Interpretation 2 (External). You give me a formula in the language of arithmetic - viewed as a definition of a set - $\varphi(x)$. Each model $M$ of $PA$ yields a set $\varphi^M$. Now, $\varphi^M$ is a subset of $M$, but the standard model $\mathbb{N}$ injects into $M$ in a canonical way; call this map "$i_M$." So we can talk about the standard natural numbers which ($M$ thinks) the statement $\varphi$ is true of; that is, the set $$X_M=i_M^{-1}(\varphi^M).$$ This set $X_M$ is a genuine set of natural numbers, and we can ask whether $X_M$ is: computable, infinite, coinfinite, of asymptotic density 1, etc. For instance, in the Goodstein example, $X_M$ is the set of standard natural numbers which $M$ thinks have halting Goodstein sequences.
This "cutting off" process might seem unnatural, but it's actually really mathematically interesting: it's what standard systems, for instance, are all about.
Okay, fix $\varphi$. We can now ask:
Is there a model $M$ such that $X_M$ is computable? Non-computable?
Interpretation 3 (Mix-and-match). As in interpretation 1, we look at the whole set $\varphi^M$. However, we now look at standard indices for computable functions, interpreted in $M$. Specifically, say $\varphi^M$ is mix-and-match-computable in $M$ if there is there some standard natural number $n$ such that $M$ thinks $\Phi_n$ is a total computable function such that $\Phi_n$ is the characteristic function of $\varphi^M$.
Okay fix $\varphi$. We can now ask:
Is there a model $M$ such that $\varphi^M$ is mix-and-match computable in $M$? Non-mix-and-match computable in $M$?
Despite the heterogeneous nature of this question, I suspect it too has its place in your intuition: basically, this question is asking, "Is there a genuine algorithm which, consistently, solves this problem?"

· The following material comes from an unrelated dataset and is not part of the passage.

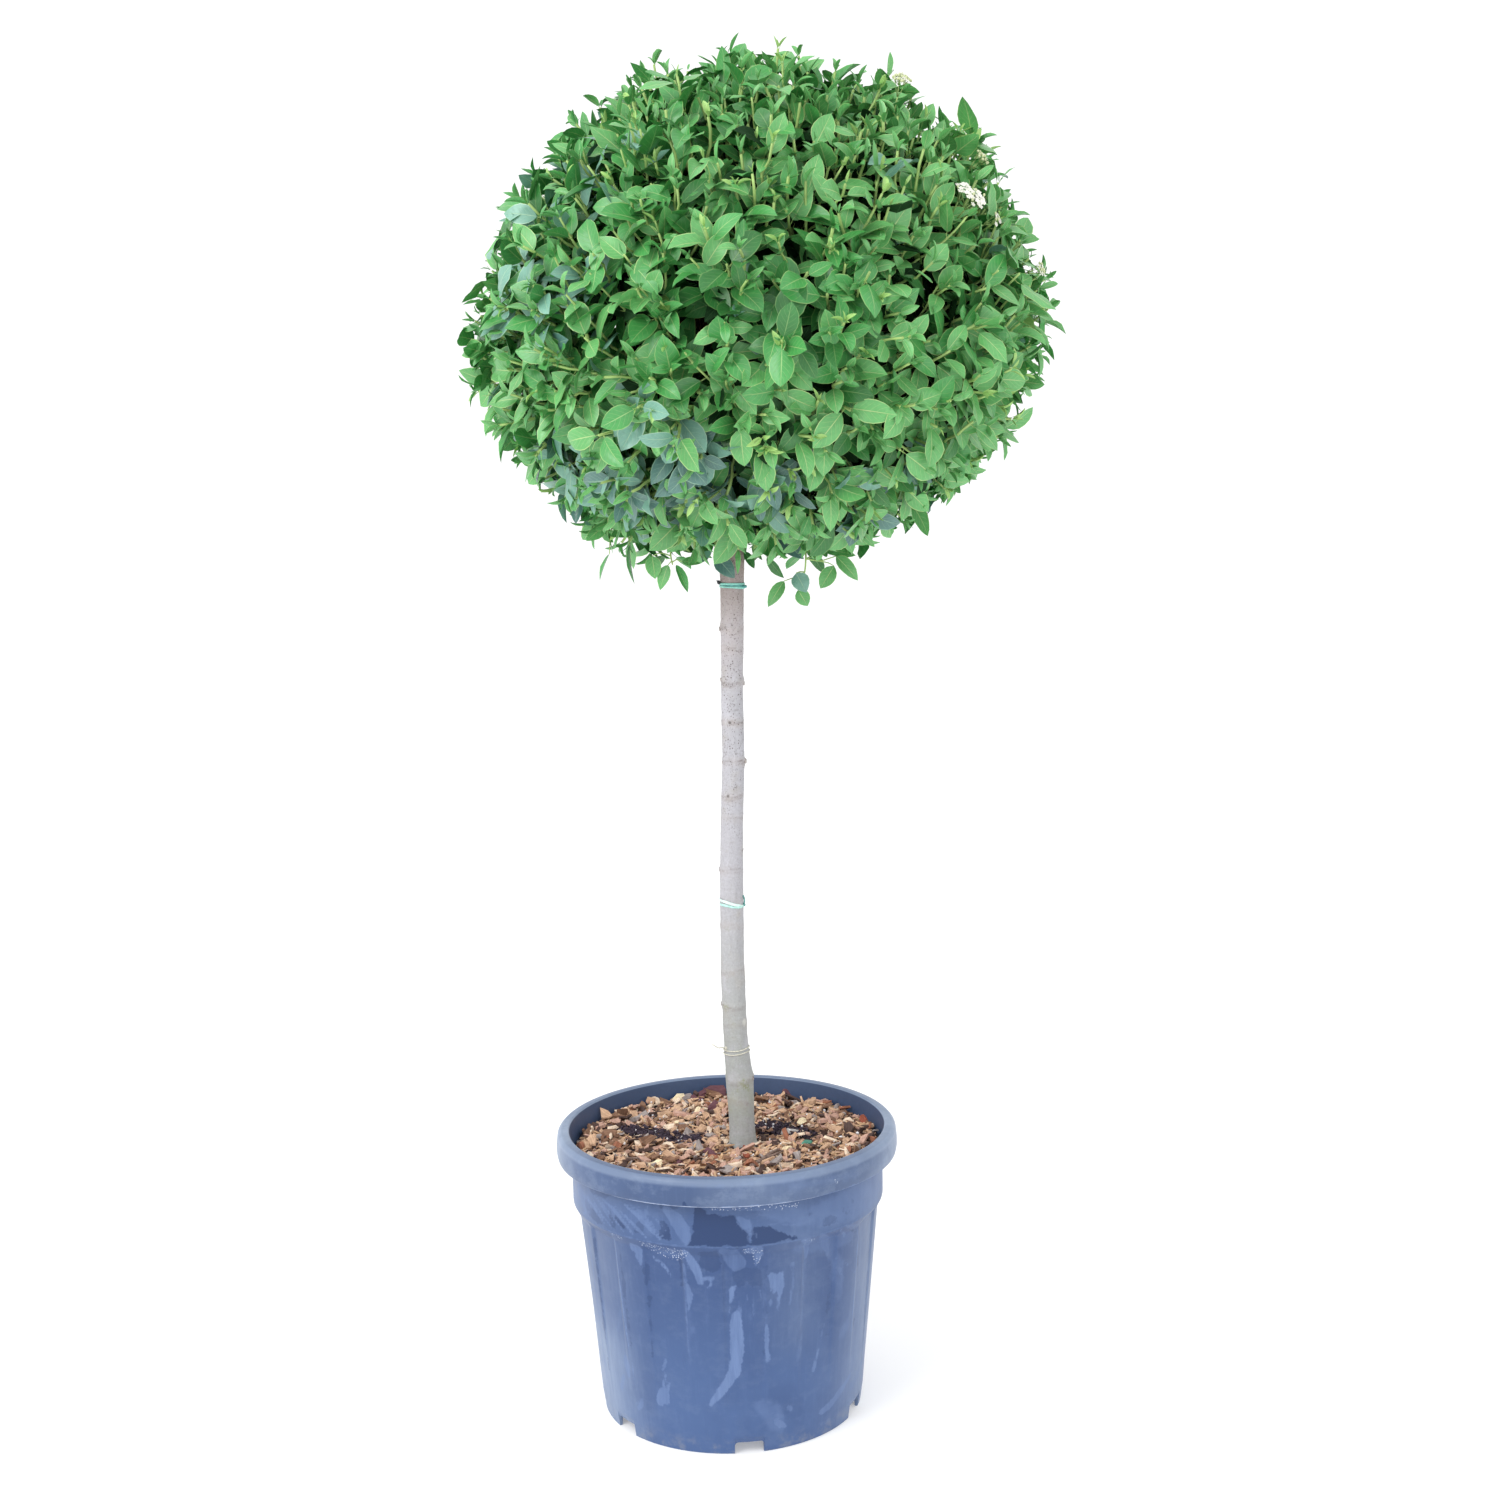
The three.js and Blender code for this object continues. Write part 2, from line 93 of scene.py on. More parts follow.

Now, what about your actual question? Well, we can exhibit formulas $\varphi$ such that there are models exhibiting divergent behavior in each of the three interpretations. This is actually pretty easy to do: we just shoehorn in some known undecidability. For instance, consider the formula $$\varphi(x)\equiv [\neg Con(PA) \wedge x\not=x]\vee[Con(PA) \wedge \exists s(T(x, x, s)].$$ In a model of $PA$ which thinks $PA$ is inconsistent, $\varphi$ just denotes the empty set, but in any model of $PA$ which thinks $PA$ is consistent - such as the standard one - $\varphi$ denotes that model's halting problem, which that model will think is incomputable. This might seem a bit trivial - it certainly does to me - but there's not an obvious way I can see to "carve out" such trivial solutions. (Maybe someone here can think of one!)
Best Answer
Assume $\mathsf{ZFC}$ is $\Sigma^0_1$-sound.

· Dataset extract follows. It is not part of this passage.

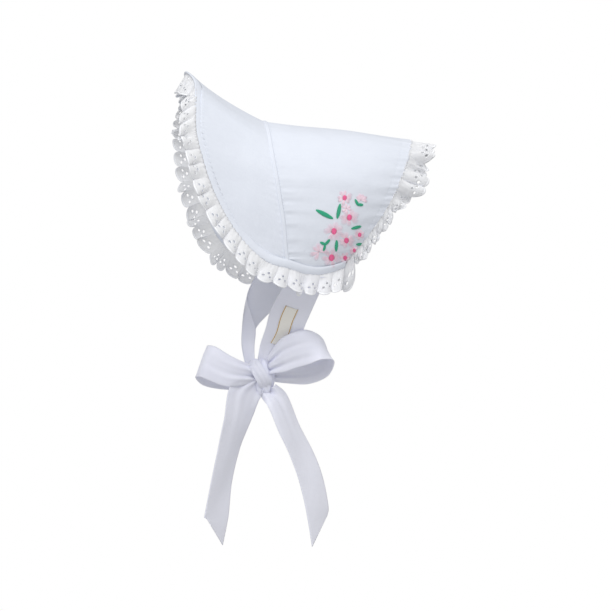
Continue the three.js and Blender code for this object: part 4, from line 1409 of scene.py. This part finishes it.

For each sentence $\varphi$ in the language of set theory, consider the machine $T_\varphi$ which - regardless of input - searches for a $\mathsf{ZFC}$-proof or disproof of $\varphi$ and halts iff it finds one. Then $T_\varphi$ halts iff $\varphi$ is $\mathsf{ZFC}$-decidable, and $\mathsf{ZFC}$ proves this.
Since $\mathsf{ZFC}$ is $\Sigma^0_1$-complete, if $T_\varphi$ halts (on input $0$, say) then $\mathsf{ZFC}$ proves that $T_\varphi$ halts. What if $T_\varphi$ doesn't halt? Well, then $\mathsf{ZFC}$ can't prove that $T_\varphi$ does halt by the soundness assumption above, and by the last four words of the previous paragraph + Godel's second incompleteness theorem $\mathsf{ZFC}$ can't prove that $T_\varphi$ doesn't halt either (otherwise $\mathsf{ZFC}$ would prove that $\mathsf{ZFC}$ is consistent).
So the halting status of $T_\varphi$ is $\mathsf{ZFC}$-decidable iff $\mathsf{ZFC}$ decides $\varphi$. But it's a standard exercise that the set of $\mathsf{ZFC}$-decidable sentences isn't computable, since otherwise we could build a computable consistent complete extension of $\mathsf{ZFC}$ contradicting the first incompleteness theorem.